The NBC chimes haven’t faded from public consciousness since they first sounded on the radio in 1929. They leaped to TV, and even in our age of digital media mania, people young and old still know that three-note volley. Try it: Perfect pitch or tin ear, you can easily hear that micro-melody in your head. “N-B-C.”

That example illustrates why TV stations, station groups and media outlets place so much emphasis on production music: It brands the programming, reinforces a show’s identity, and stays with viewers long after the broadcast ends.
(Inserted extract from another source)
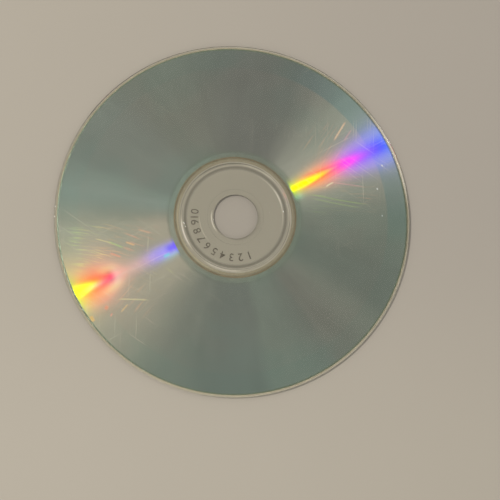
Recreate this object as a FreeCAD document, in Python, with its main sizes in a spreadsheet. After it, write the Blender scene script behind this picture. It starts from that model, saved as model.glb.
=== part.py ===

From a business standpoint, technology has made all the difference this last decade, allowing easier access to more tracks, and with much quicker turnaround times to deliver new or library music. That may explain in part why, with the rest of the music business in financial free fall, production music has held its own. Precise revenue figures aren’t available, but all the subjects interviewed for this story described a healthy marketplace, even if it’s more competitive than ever.

And from a creative standpoint, clients and composers alike place more stress than ever on authentic sound and feel. It’s not enough to have a sampling library that contains a bank of cellos: You want something so realistic, someone might mistake your MacBook Pro for Yo-Yo Ma. Yet without dismissing that high-tech firepower, the bigger production houses also place a premium on using live musicians who can capture that X-factor of soulful feel that makes the music hit home.


Clients also value, more than ever, collaborative back and forth that allows them to work with production music clients as a core riff—maybe something as basic as the NBC chimes—morphs into hundreds of variations for news bulletins, election updates, bumpers, morning talk shows or sonic spice to kick off weekend programming.

Meanwhile, ready-made sound libraries have grown so vast they’re big enough to make a Mozart or George Martin envious.

If you go to Warner/Chappell’s production music website, for example, a search engine allows you find catalog music by keyword, genre or mood. Is it exhaustive? If you enter the word “sappy,” for example, more than two dozen titles pop up in an instant, from “First Crush” (in surf style) to the lounge track “Sappy Samba.”

“It’s still a very, very healthy business,” says Mark Agent, director of licensing for Warner/Chappell Production Music. “Just from the TV standpoint alone, look at how cable has exploded in the last decade. And for us, it is a growing thing.” But conditions also shift, sometimes at breakneck pace: “The local TV landscape is changing as we are speak, because the ownership is changing so much. It’s a wild ride,” Agent says.

While Agent would not disclose Warner/Chappell revenue figures, “Our TV news music has grown from less than 200 stations to 325 in the last eight years,” he says. That’s a 63% increase, which gives some credence to Agent’s claim: “We’re the leader in news music.”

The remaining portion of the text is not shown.